- Education: BA, Syracuse University MA, Columbia University PhD, Columbia University
- Occupations: Artist and Writer
- Writing career
- Notable awards: New York Foundation for the Arts Fellowship, Franklin Furnace Fund for Performance Art, New York State Council on the Arts

= Leila Christine Nadir =

Leila Christine Nadir is an artist and writer and Associate Professor at the University of Rochester, where she is also Founding Director of the Environmental Humanities Program.

== Early life and education ==
Nadir grew up in an Afghan-American family in rural Western New York State. She credits her parents' marriage for her "high tolerance for insanity" and lack of tolerance for all sentimental clichés, especially about bicultural experiences. She has a BA from Syracuse University and an MA and PhD in English & Comparative Literature from Columbia University. She has been an art-resident at Bemis Center for Contemporary Art and at Center for Land Use Interpretation. She is a former Mellon Foundation Post-Doctoral Fellow of Environmental Humanities at Wellesley College.

== Career ==
Nadir works as both a writer and artist, often with the artist Cary Adams. Her writing is published by scholarly journals, literary magazines and popular periodicals, including North American Review, Asian American Literary Review, American Scientist, Leonardo, Hyperallergic, and Rhizome. As co-founder of the Ecoarttech art-media collaborative with artist Cary Peppermint, Nadir has presented creative projects and workshops at the Whitney Museum of American Art, the New Museum, and the Neuberger Museum, and gives regular lectures worldwide. She currently teaches humanities courses in the Sustainability and Media Studies programs of the University of Rochester.

Nadir's memoir work, such as Bad Muslim (2018), revolves around her mixed-ethnicity upbringing and the colorful marriage of her Afghan, Muslim father and Slovak, Catholic mother, who together raised seven children. In "Life After Ruins," she writes that growing up in the Afghan-American diaspora has made the past a "constant preoccupation," inspiring her memoir writing.
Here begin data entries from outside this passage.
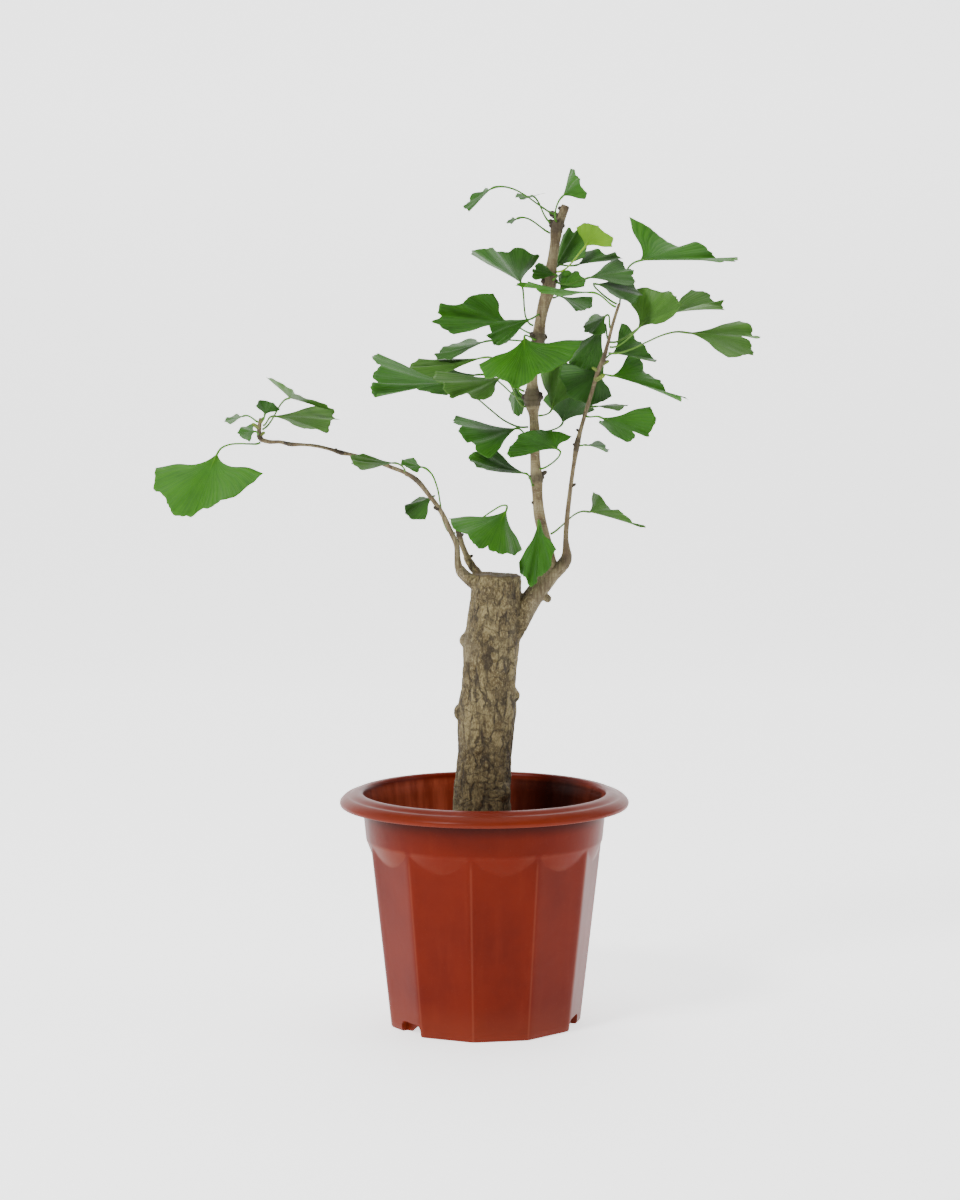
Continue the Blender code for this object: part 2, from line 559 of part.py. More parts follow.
def build_shoot_leaves():
    """Leaves of the side shoot, from its tip down."""
    shoot = SIDE_SHOOT
    leaf("leaf_shoot_01", shoot, (90, -22, 372), (74, -24, 382), (43, -13, 389), (23, -34, 391),
         (50, -52, 385), BRIGHT, 0.05)
    leaf("leaf_shoot_02", shoot, (90.8, -22, 374), (75, -20, 388), (93, -4, 390), (106, -27, 377),
         (87, -46, 374), DARK, 0.06, 0.08)
    leaf("leaf_shoot_03", shoot, (83, -19, 346), (104, -18, 358), (99, -5, 382), (131, -28, 381),
         (124, -36, 361), PALE, 0.1)
    leaf("leaf_shoot_04", shoot, (84, -19, 349), (121, -2, 367), (143, 16, 381), (165, 2, 373),
         (150, -16, 370), PALE, 0.06)
    leaf("leaf_shoot_05", shoot, (90.6, -22, 373), (106, 6, 404), (101, 26, 428), (156, 6, 406),
         (171, -32, 400), MID, 0.03, 0.05)
    leaf("leaf_shoot_06", shoot, (82, -18, 342), (138, -22, 355), (173, -6, 359), (185, -30, 346),
         (163, -50, 334), PALE, 0.3, lift=1)
    leaf("leaf_shoot_07", shoot, (81, -18, 338), (87, -10, 341), (94, 6, 360), (110, -3, 344),
         (117, -26, 332), DARK, 0.1)
    leaf("leaf_shoot_08", shoot, (77, -17, 328), (86, -14, 326), (101, 2, 339), (121, -10, 316),
         (138, -34, 305), MID, 0.05)
    leaf("leaf_shoot_09", shoot, (84, -19, 351), (81, -6, 360), (57, 12, 344), (61, 6, 327),
         (79, -4, 326), DARK, 0.05)
    leaf("leaf_shoot_10", shoot, (79, -17, 333), (80, -9, 330), (52, 4, 334), (60, -10, 309),
         (87, -5, 311), DARK, 0.06, 0.05)
    leaf("leaf_shoot_11", RIGHT_STEM, (34, 1, 298), (46, 8, 302), (39, 26, 325), (57, 18, 334),
         (74, 10, 316), PALE, 0.06)
    leaf("leaf_shoot_12", RIGHT_STEM, (34.6, 1, 287), (54, 14, 293), (40, 34, 307), (60, 36, 312),
         (78, 24, 299), MID, 0.06)
    leaf("leaf_shoot_13", shoot, (70, -14, 305), (75, -11, 305), (87, 7, 304), (98, -8, 304),
         (84, -20, 301), PALE, 0.05)
    leaf("leaf_shoot_14", shoot, (68, -14, 299), (79, -25, 298), (113, -22, 301), (106, -46, 280),
         (76, -44, 290), BRIGHT, 0.3, 0.1)
    leaf("leaf_shoot_15", shoot, (63, -11, 279), (69, -14, 279), (78, 3, 280), (85, -14, 274),
         (79, -32, 276), MID, 0.05)
    leaf("leaf_shoot_16", shoot, (86, -20, 358), (83, -11, 367), (74, 8, 369), (67, -2, 357),
         (80, -16, 355), DARK, 0.05)


build_pot()
room = build_wood()
build_soil(room)
build_left_leaves()
build_fork_leaves()
build_middle_leaves()
build_top_leaves()
build_shoot_leaves()
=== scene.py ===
"""Potted ginkgo: a cut-back ginkgo with young shoots in a plastic nursery pot."""
import math
import random

import bmesh
import bpy
import numpy as np
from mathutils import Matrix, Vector, noise


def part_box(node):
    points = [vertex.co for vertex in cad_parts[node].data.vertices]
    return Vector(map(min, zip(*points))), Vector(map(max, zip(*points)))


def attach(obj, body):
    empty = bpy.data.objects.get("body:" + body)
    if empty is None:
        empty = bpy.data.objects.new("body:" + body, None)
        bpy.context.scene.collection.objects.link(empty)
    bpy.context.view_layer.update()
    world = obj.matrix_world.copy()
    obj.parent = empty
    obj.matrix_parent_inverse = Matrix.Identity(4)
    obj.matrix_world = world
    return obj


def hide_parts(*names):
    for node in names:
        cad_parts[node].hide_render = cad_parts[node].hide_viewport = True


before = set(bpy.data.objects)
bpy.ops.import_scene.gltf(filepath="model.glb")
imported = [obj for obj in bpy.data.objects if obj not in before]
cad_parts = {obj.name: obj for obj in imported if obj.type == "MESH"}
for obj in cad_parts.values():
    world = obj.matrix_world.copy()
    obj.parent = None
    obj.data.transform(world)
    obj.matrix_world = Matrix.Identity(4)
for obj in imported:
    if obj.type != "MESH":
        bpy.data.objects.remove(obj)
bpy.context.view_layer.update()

MM = 0.001

# ---------------- camera
# The camera stands two metres in front of the pot, a little above the soil,
# and looks slightly down, so that the inside of the far rim just shows.
CAMERA_PLACE = (-0.003, -2.05, 0.492)
CAMERA_DOWN = math.radians(5.5)
FOCAL_LENGTH = 89.7


def new_object(name, data):
    made = bpy.data.objects.new(name, data)
    bpy.context.scene.collection.objects.link(made)
    return made


lens = bpy.data.cameras.new("camera")
lens.lens = FOCAL_LENGTH
camera = new_object("camera", lens)
camera.location = CAMERA_PLACE
camera.rotation_euler = (math.pi / 2 - CAMERA_DOWN, 0, 0)
bpy.context.scene.camera = camera

# ---------------- pot
# A thin-walled nursery pot, moulded in one piece from red-brown plastic: a round
# collar and rolled lip over a body of eleven flat panels, each starting in a
# half-moon ledge, with notches and drain holes at its foot.
POT_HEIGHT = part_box("pot")[1].z
LIP_RADIUS = max(math.hypot(v.co.x, v.co.y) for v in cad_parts["pot"].data.vertices)
LIP_DROP = 7.5 * MM
MOUTH_RADIUS = 86.5 * MM
COLLAR_RADIUS = 84 * MM
COLLAR_LINE = POT_HEIGHT - 33 * MM
FOOT_RADIUS = 67.5 * MM
WALL = 2 * MM
PANELS = 11
CREASE_ANGLE = math.radians(-6.5)
LEDGE_SLOPE = 0.27
FLOOR_RISE = 8.5 * MM
FLOOR_WALL = 2.4 * MM
PAD_RADIUS = 30 * MM
NOTCH_ANGLES = (-50, 70, 190)
NOTCH_SIZE = (23 * MM, 16 * MM, 12 * MM)
DRAIN_RADIUS = 4.5 * MM
DRAINS = 6
POT_COLUMNS = PANELS * 26
LEDGE_DROP = COLLAR_RADIUS * (1 - math.cos(math.pi / PANELS)) / LEDGE_SLOPE
BODY_SHARE = 0.88
COLLAR_HEIGHT = 20 * MM
SHARP_ANGLE = math.radians(33)
PLASTIC = (0.12, 0.0075, 0.0002)
PLASTIC_DARKER = (0.092, 0.0048, 0.0001)
PLASTIC_STREAK = (0.16, 0.016, 0.004)
PLASTIC_SHADED = (0.02, 0.001, 0.0002)
PLASTIC_DUST_AND_HIGHLIGHT = (0.3, 0.085, 0.045)
PLASTIC_INSIDE = (0.33, 0.062, 0.03)
PLASTIC_PAINTED_SHADOW = (0.018, 0.0015, 0.0004)


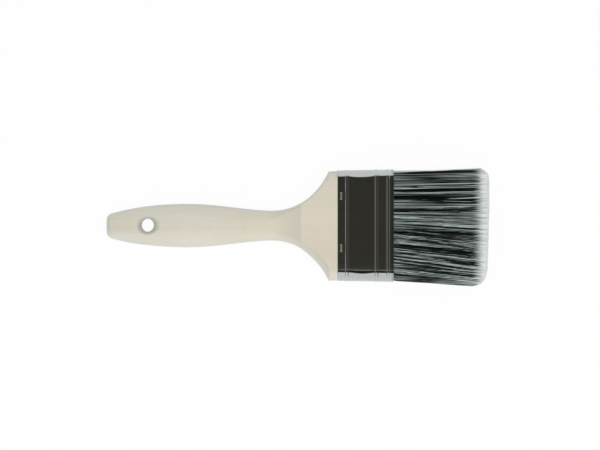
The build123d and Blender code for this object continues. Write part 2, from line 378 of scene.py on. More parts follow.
class Finish:
    """The nodes of one material, or of the world, added one at a time."""

    def __init__(self, owner):
        owner.use_nodes = True
        self.owner, self.nodes, self.links = owner, owner.node_tree.nodes, owner.node_tree.links
        self.nodes.clear()

    def node(self, kind, settings=None, sockets=None, out=0):
        """Adds a node of a kind, Blender's name without its ShaderNode: its settings
        first, then a value or a wire for each socket."""
        node = self.nodes.new("ShaderNode" + kind)
        for name, value in (settings or {}).items():
            if name == "stops":
                for place, colour in value[2:]:
                    node.color_ramp.elements.new(place)
                for stop, (place, colour) in zip(node.color_ramp.elements, value):
                    stop.position, stop.color = place, (*colour, 1)
            else:
                setattr(node, name, value)
        for name, value in (sockets or {}).items():
            if isinstance(value, Wire):
                self.links.new(value.socket, node.inputs[name])
            elif isinstance(value, tuple) and node.inputs[name].type == "RGBA":
                node.inputs[name].default_value = (*value, 1)
            else:
                node.inputs[name].default_value = value
        return Wire(self, node.outputs[out]) if node.outputs else None

    def sum(self, operation, *terms):
        """A Math node on wires and numbers."""
        return self.node("Math", {"operation": operation}, dict(enumerate(terms)))

    def blend(self, share, first, second):
        """The colour between first and second at a share."""
        return self.node("Mix", {"data_type": "RGBA"}, {0: share, 6: first, 7: second}, 2)

    def rise(self, value, low, high):
        """0 where the value is below low, 1 above high, and smooth between them."""
        return self.node(
            "MapRange",
            {"interpolation_type": "SMOOTHSTEP"},
            {"Value": value, "From Min": low, "From Max": high},
        )

    def place(self, stretch=(1, 1, 1)):
        """Object coordinates in metres, stretched along each axis."""
        plain = self.node("TexCoord", out="Object")
        return self.node("Mapping", None, {"Vector": plain, "Scale": stretch})

    def part(self, vector, axis):
        """One part of a vector: 0, 1 and 2 are along X, Y and Z."""
        return self.node("SeparateXYZ", None, {0: vector}, axis)

    def noise(self, stretch, detail=2.0, roughness=0.5):
        """Cloudy noise from 0 to 1, its grains 1 m over the stretch along each axis."""
        grain = {"Vector": self.place(stretch), "Scale": 1.0, "Detail": detail}
        return self.node("TexNoise", None, grain | {"Roughness": roughness})

    def bump(self, height, distance):
        """Normals of a surface whose height, from 0 to 1, is a distance in metres."""
        return self.node("Bump", None, {"Height": height, "Distance": distance})

    def surface(self, **sockets):
        """The material's Principled shader, on its output."""
        named = {name.replace("_", " "): value for name, value in sockets.items()}
        shader = self.node("BsdfPrincipled", None, named)
        self.node("OutputMaterial", None, {"Surface": shader})
        return self.owner


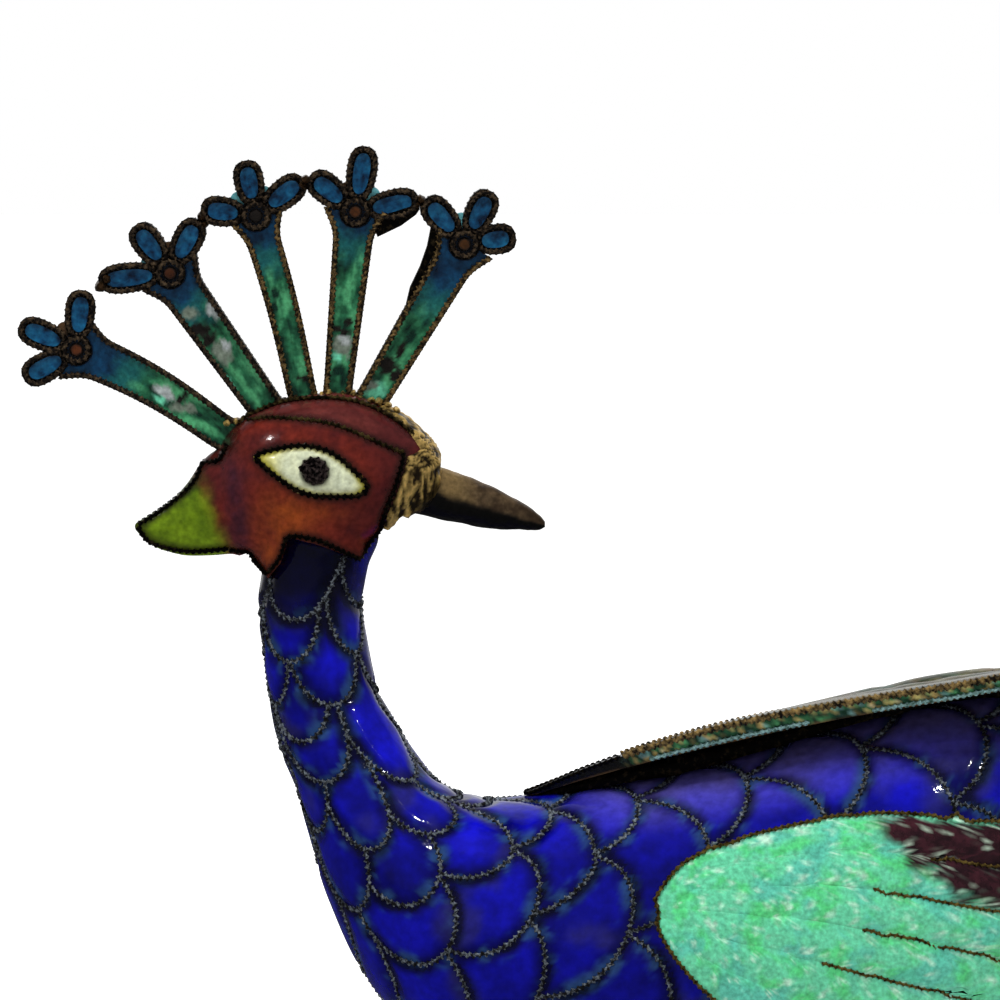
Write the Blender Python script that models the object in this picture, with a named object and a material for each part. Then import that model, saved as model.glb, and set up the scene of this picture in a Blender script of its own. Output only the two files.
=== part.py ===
"""Peacock figurine in enamelled copper, looking back over its train, on a low oval base.

The bird faces -X and its train runs to +X, with +Z up and the origin at the middle of the base's underside.
The free forms (body, head, crest, wings, train) keep their proportions as shares of BODY_LENGTH, with x
measured from the middle of the base and z from the lowest point of the belly. Sheet thicknesses, gaps,
legs and base have sizes of their own.
"""

import math

import bmesh
import bpy
import numpy as np
from mathutils import Matrix, Vector
from mathutils.bvhtree import BVHTree

# Driving dimensions, in metres
BODY_LENGTH = 0.075
LEG_LENGTH = 0.0257
LEG_RADIUS = 0.0010
TOE_LENGTH = 0.0062
TOE_RADIUS = 0.0008
LEG_SPACING = 0.0116
BASE_LENGTH = 0.050
BASE_WIDTH = 0.034
BASE_HEIGHT = 0.0050
BASE_RIM_HEIGHT = 0.0016
BASE_STEP = 0.0012
PLUME_THICKNESS = 0.0014
BOSS_HEIGHT = 0.0004
WING_THICKNESS = 0.0010
TRAIN_THICKNESS = 0.0010
FEATHER_RELIEF = 0.00030
EYE_RELIEF = 0.00030
SOLDER_GAP = 0.0003

BELLY_HEIGHT = BASE_HEIGHT + LEG_LENGTH

# Body stations, from the top of the neck to the rump, as shares of BODY_LENGTH:
# x and z on the back, x and z on the breast, and the half width between them
BODY_STATIONS = (
    (-0.552, 0.652, -0.622, 0.642, 0.030),
    (-0.524, 0.618, -0.632, 0.610, 0.046),
    (-0.534, 0.584, -0.636, 0.578, 0.049),
    (-0.539, 0.548, -0.640, 0.546, 0.051),
    (-0.534, 0.505, -0.636, 0.500, 0.052),
    (-0.523, 0.458, -0.629, 0.450, 0.054),
    (-0.506, 0.428, -0.620, 0.405, 0.060),
    (-0.487, 0.397, -0.604, 0.365, 0.068),
    (-0.460, 0.366, -0.591, 0.320, 0.080),
    (-0.422, 0.351, -0.570, 0.250, 0.096),
    (-0.370, 0.352, -0.528, 0.165, 0.114),
    (-0.300, 0.366, -0.450, 0.082, 0.132),
    (-0.200, 0.385, -0.320, 0.022, 0.146),
    (-0.090, 0.417, -0.160, 0.000, 0.153),
    (0.026, 0.447, 0.000, 0.008, 0.150),
    (0.130, 0.460, 0.140, 0.050, 0.134),
    (0.240, 0.466, 0.260, 0.114, 0.110),
    (0.340, 0.460, 0.370, 0.195, 0.082),
    (0.425, 0.438, 0.460, 0.280, 0.052),
    (0.482, 0.405, 0.506, 0.350, 0.022),
)
BODY_RINGS = 38
BODY_SIDES = 22
SOCKET_STATIONS = 4
SOCKET_RINGS = 13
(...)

Nadir's artworks focus on practices of healing amidst personal and ecological traumas. With artist Cary Peppermint, she creates art about food and environment that redresses a cultural-memory disorder that they call Industrial Amnesia. Their collaborations intertwine microbial, digital, and artistic cultures through fermentation-based workshops, reading groups, and dinners with the public. Their video work, Probiotics of the Kitchen (2015) restages Martha Rosler’s Semiotics of the Kitchen (1975) forty years later.

She is a founding member of the NYC-based Afghan American Artists and Writers Association.